Escobar called on Congress to support the Dignity Act, a bipartisan comprehensive immigration reform bill she proposed alongside a Florida Republican congresswoman.

Calling it “one of the country’s most extreme anti-immigrant laws,” a group of legal advocacy, immigrant rights and faith-based organizations across Texas and New Mexico also urged the DOJ to step in and called on the Biden administration to sue the state of Texas to “stop all efforts related to Operation Lone Star.”

Among those groups is Las Americas Immigrant Advocacy Center in El Paso, Texas, New Mexico and Ciudad Juárez, Mexico.

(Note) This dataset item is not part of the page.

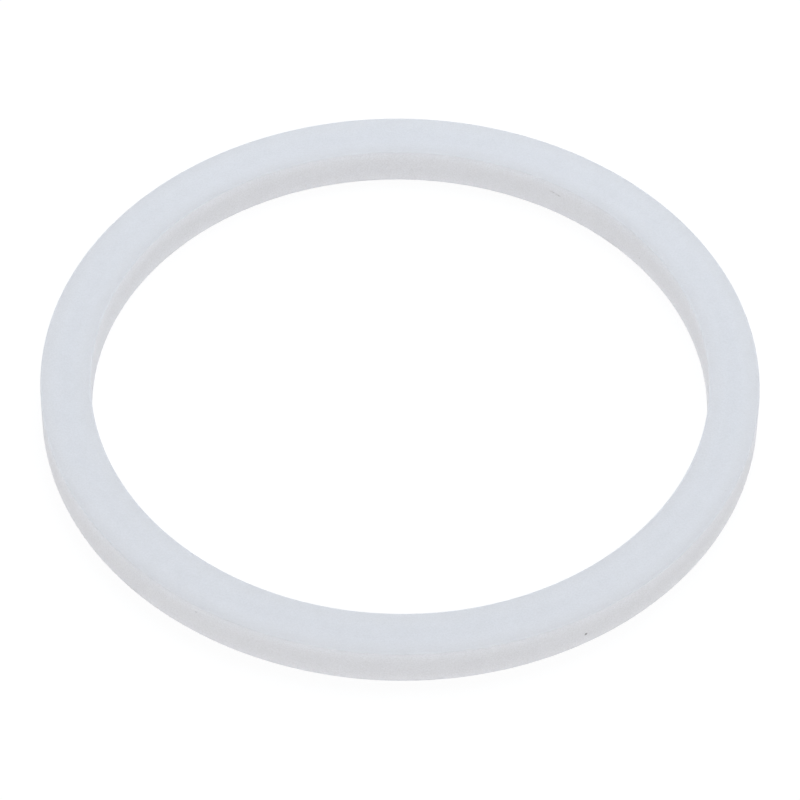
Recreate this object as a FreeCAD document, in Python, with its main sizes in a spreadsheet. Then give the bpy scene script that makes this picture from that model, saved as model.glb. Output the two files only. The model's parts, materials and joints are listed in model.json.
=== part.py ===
# Flat sealing ring of white PTFE for a sanitary tube union.
#
# The ring is one turned solid of rectangular section, with its edges lightly broken.
# It lies flat: its axis is +Z and the origin is the centre of its lower face.
# All sizes are in millimetres.

import FreeCAD, Part
import os

import Sketcher

PARTS_FOLDER = "parts"
FULL_TURN_DEGREES = 360

# The driving dimensions: the name, the size and what it measures
DIMENSIONS = [
    ("bore_diameter", "60.2", "hole, flush with the bore of the tube that it seals"),
    ("ring_width", "4.9", "flat face, from the hole's wall to the rim"),
    ("thickness", "4", "height, from the lower face to the upper face"),
    ("edge_radius", "0.1", "rounding where the faces meet the rim and the hole"),
]


def make_sheet(document):
    """Write the driving dimensions to a spreadsheet, one to a row, each with an alias."""
    sheet = document.addObject("Spreadsheet::Sheet", "Sizes")
    for row, (name, size, meaning) in enumerate(DIMENSIONS, start=1):
        sheet.set(f"A{row}", name)
        sheet.set(f"B{row}", size)
        sheet.set(f"C{row}", meaning)
        sheet.setAlias(f"B{row}", name)
    document.recompute()
    return sheet


def origin_plane(body, role):
    """Find one of the body's own origin planes by its role."""
    return next(plane for plane in body.Origin.OriginFeatures if plane.Role == role)


def sketch_section(body, sheet):
    """Sketch the ring's section, a rectangle that stands on the ground beside the axis."""
    sketch = body.newObject("Sketcher::SketchObject", "ring_section")
    sketch.AttachmentSupport = [(origin_plane(body, "XZ_Plane"), "")]
    sketch.MapMode = "FlatFace"

    hole = sheet.bore_diameter / 2
    rim = hole + sheet.ring_width
    corners = [
        FreeCAD.Vector(hole, 0, 0),
        FreeCAD.Vector(rim, 0, 0),
        FreeCAD.Vector(rim, sheet.thickness, 0),
        FreeCAD.Vector(hole, sheet.thickness, 0),
    ]
    sides = [
        Part.LineSegment(start, end)
        for start, end in zip(corners, corners[1:] + corners[:1])
    ]
    lower_face, rim_wall, upper_face, hole_wall = sketch.addGeometry(sides, False)

    first_point, last_point = 1, 2
    origin, horizontal_axis = -1, -1
    loop = [lower_face, rim_wall, upper_face, hole_wall]
    for side, following in zip(loop, loop[1:] + loop[:1]):
        sketch.addConstraint(
            Sketcher.Constraint("Coincident", side, last_point, following, first_point)
        )
    sketch.addConstraint(Sketcher.Constraint("Horizontal", upper_face))
    sketch.addConstraint(Sketcher.Constraint("Vertical", rim_wall))
    sketch.addConstraint(Sketcher.Constraint("Vertical", hole_wall))
    for end in (first_point, last_point):
        sketch.addConstraint(
            Sketcher.Constraint("PointOnObject", lower_face, end, horizontal_axis)
        )

    hole_radius = sketch.addConstraint(
        Sketcher.Constraint("DistanceX", origin, first_point, lower_face, first_point, hole)
    )
    face_width = sketch.addConstraint(
        Sketcher.Constraint(
            "DistanceX", lower_face, first_point, lower_face, last_point, sheet.ring_width
        )
    )
    wall_height = sketch.addConstraint(
        Sketcher.Constraint(
            "DistanceY", rim_wall, first_point, rim_wall, last_point, sheet.thickness
        )
    )
    sketch.setExpression(f"Constraints[{hole_radius}]", "Sizes.bore_diameter / 2")
    sketch.setExpression(f"Constraints[{face_width}]", "Sizes.ring_width")
    sketch.setExpression(f"Constraints[{wall_height}]", "Sizes.thickness")
    return sketch


def turn_section(body, section):
    """Turn the section once round the Z axis."""
    ring = body.newObject("PartDesign::Revolution", "turned_ring")
    ring.Profile = section
    ring.ReferenceAxis = (section, ["V_Axis"])
    ring.Angle = FULL_TURN_DEGREES
    section.Visibility = False
    body.Document.recompute()
    return ring


def break_edges(body, ring):
    """Round the circular edges where the flat faces meet the rim and the hole."""
    round_edges = [
        f"Edge{number}"
        for number, edge in enumerate(ring.Shape.Edges, start=1)
        if isinstance(edge.Curve, Part.Circle)
    ]
    rounding = body.newObject("PartDesign::Fillet", "broken_edges")
    rounding.Base = (ring, round_edges)
    rounding.setExpression("Radius", "Sizes.edge_radius")
    return rounding


def make_gasket_ring(document, sheet):
    """Build the ring as a body of its own."""
    body = document.addObject("PartDesign::Body", "gasket_ring")
    body.Label = "gasket_ring"
    section = sketch_section(body, sheet)
    ring = turn_section(body, section)
    break_edges(body, ring)
    return body


def check_document(document, bodies):
    """Stop if any object failed to compute or any body has no sound solid."""
    for item in document.Objects:
        if "Invalid" in item.State or "Error" in item.State:
            raise RuntimeError(f"{item.Label} did not compute: {item.State}")
    for body in bodies:
        if body.Shape.isNull() or not body.Shape.isValid():
            raise RuntimeError(f"{body.Label} has no valid shape")
        if len(body.Shape.Solids) != 1:
            raise RuntimeError(f"{body.Label} is not one solid")


def export_bodies(bodies):
    """Write each body to a STEP file that its label names."""
    os.makedirs(PARTS_FOLDER, exist_ok=True)
    for body in bodies:
        body.Shape.exportStep(f"{PARTS_FOLDER}/{body.Label}.step")


document = FreeCAD.newDocument("gasket")
sizes = make_sheet(document)
bodies = [make_gasket_ring(document, sizes)]
document.recompute()
check_document(document, bodies)
export_bodies(bodies)
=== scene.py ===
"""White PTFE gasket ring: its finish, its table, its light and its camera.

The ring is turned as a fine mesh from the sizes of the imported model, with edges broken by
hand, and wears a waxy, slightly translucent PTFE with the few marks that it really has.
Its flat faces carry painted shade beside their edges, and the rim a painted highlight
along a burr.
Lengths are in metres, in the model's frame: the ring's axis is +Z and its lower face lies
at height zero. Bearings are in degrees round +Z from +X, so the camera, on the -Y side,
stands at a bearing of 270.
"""

import json
import logging
import math
from dataclasses import dataclass
from enum import Enum

import bmesh
import bpy
from mathutils import Matrix, Vector, noise

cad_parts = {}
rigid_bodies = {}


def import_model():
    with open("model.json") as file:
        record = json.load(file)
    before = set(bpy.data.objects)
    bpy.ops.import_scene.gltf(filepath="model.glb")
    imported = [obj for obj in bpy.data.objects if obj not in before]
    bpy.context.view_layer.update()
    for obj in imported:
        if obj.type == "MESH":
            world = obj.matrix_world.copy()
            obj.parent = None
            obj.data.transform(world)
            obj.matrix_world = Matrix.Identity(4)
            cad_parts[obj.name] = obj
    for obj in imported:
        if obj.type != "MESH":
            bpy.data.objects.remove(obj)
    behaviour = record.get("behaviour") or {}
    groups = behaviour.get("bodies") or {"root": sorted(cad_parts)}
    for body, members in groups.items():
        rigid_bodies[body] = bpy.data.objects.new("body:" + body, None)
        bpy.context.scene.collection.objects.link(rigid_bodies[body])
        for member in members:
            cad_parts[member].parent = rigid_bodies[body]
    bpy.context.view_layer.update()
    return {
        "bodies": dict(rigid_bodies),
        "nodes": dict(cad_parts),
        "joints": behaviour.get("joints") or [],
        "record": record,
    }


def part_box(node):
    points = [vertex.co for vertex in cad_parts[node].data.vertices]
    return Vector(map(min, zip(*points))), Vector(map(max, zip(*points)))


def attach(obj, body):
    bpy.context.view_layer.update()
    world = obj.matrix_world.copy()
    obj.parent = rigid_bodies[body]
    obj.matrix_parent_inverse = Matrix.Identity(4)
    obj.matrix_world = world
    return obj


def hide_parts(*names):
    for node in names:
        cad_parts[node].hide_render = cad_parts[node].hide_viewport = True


Colour = tuple[float, float, float, float]

MILLIMETRE = 0.001
WHITE: Colour = (1.0, 1.0, 1.0, 1.0)

# What a position is multiplied by to lose its height
WITHOUT_HEIGHT = (1.0, 1.0, 0.0)

# A noise runs from zero to one and is about one half on average
NOISE_MIDDLE = 0.5
NOISE_DETAIL = 2.0

# Where the border of a speck fades, in its radii, and that of a line, in its widths
SPECK_OUTSIDE, SPECK_INSIDE = 1.3, 0.5
LINE_OUTSIDE, LINE_INSIDE = 1.0, 0.2

# A line's middle, and how far from there it ends and is still full, in its lengths
LINE_MIDDLE = 0.5
LINE_END, LINE_FULL = 0.6, 0.25

log = logging.getLogger("gasket")


class Surface(Enum):
    """The surfaces of the ring that carry a mark."""

    UPPER_FACE = "upper face"
    RIM = "rim"
    HOLE = "hole"


@dataclass(frozen=True)
class RingSizes:
    """The ring's sizes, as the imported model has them."""

    outer_radius: float
    bore_radius: float
    thickness: float

    @classmethod
    def from_frame(cls, frame: dict) -> "RingSizes":
        """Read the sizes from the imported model.


        Returns:
            The sizes in metres.
        """
        low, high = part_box("gasket_ring")
        mounts = frame["record"]["mounts"]
        bore = next(mount for mount in mounts if mount["name"] == "bore")
        return cls(
            outer_radius=high.x,
            bore_radius=bore["dims"]["r_mm"] * MILLIMETRE,
            thickness=high.z - low.z,
        )

    @property
    def face_width(self) -> float:
        """Width of a flat face, from the hole to the rim."""
        return self.outer_radius - self.bore_radius

    @property
    def section_centre(self) -> Vector:
        """Centre of the section that the ring is turned from."""
        return Vector(((self.outer_radius + self.bore_radius) / 2, 0.0, self.thickness / 2))

    @property
    def centre(self) -> Vector:
        """The ring's centre, halfway up its axis."""
        return Vector((0.0, 0.0, self.thickness / 2))

    def point(self, surface: Surface, bearing: float, offset: float) -> Vector:
        """Find a point on one of the surfaces.

        Args:
            surface: the surface that the point lies on.
            bearing: degrees round +Z from +X.
            offset: distance out from the hole on the upper face, or down from the upper
                face on the rim and in the hole.

        Returns:
            The point in metres.
        """
        if surface is Surface.UPPER_FACE:
            radius = self.bore_radius + offset
            height = self.thickness
        else:
            radius = self.outer_radius if surface is Surface.RIM else self.bore_radius
            height = self.thickness - offset
        angle = math.radians(bearing)
        return Vector((radius * math.cos(angle), radius * math.sin(angle), height))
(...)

“If SB 4 is implemented, countless U.S. citizens, mixed status households, and undocumented immigrants will be subjected to unlawful interrogations, searches, seizures, and arrests in violation of the Fourth Amendment based on how ‘foreign’ they look and how they behave,’” Las Americas Executive Director Marisa Limón Garza said in a press statement.

Sarah Cruz, a policy and advocacy strategist for immigrants’ rights with the ACLU of Texas, said the bill will instill fear in communities and people of color and further traumatize asylum seekers.

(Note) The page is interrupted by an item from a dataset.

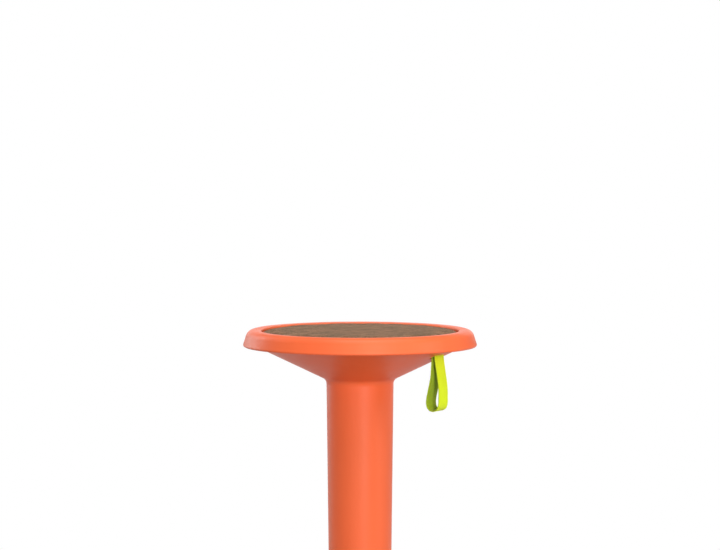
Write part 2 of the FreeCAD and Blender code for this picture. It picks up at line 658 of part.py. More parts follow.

“The bill violates international and federal law and interferes with the asylum process, potentially causing further trauma and distress to people seeking asylum, including families and children,” she said in a press statement.

Melissa Lopez, executive director of Diocesan Migrant and Refugee Services, took it a step further.

“The State’s assault on migrants has resulted in far too many deaths. Countless people will lose their lives, end up in jail, and be deported before legal challenges invalidate the law,” she said in a statement.

Lopez added that communities and organizations such as the DMRS ensure that anyone impacted by the law has “access to legal representation, understand their rights, and know how to assert them when confronted by law enforcement.”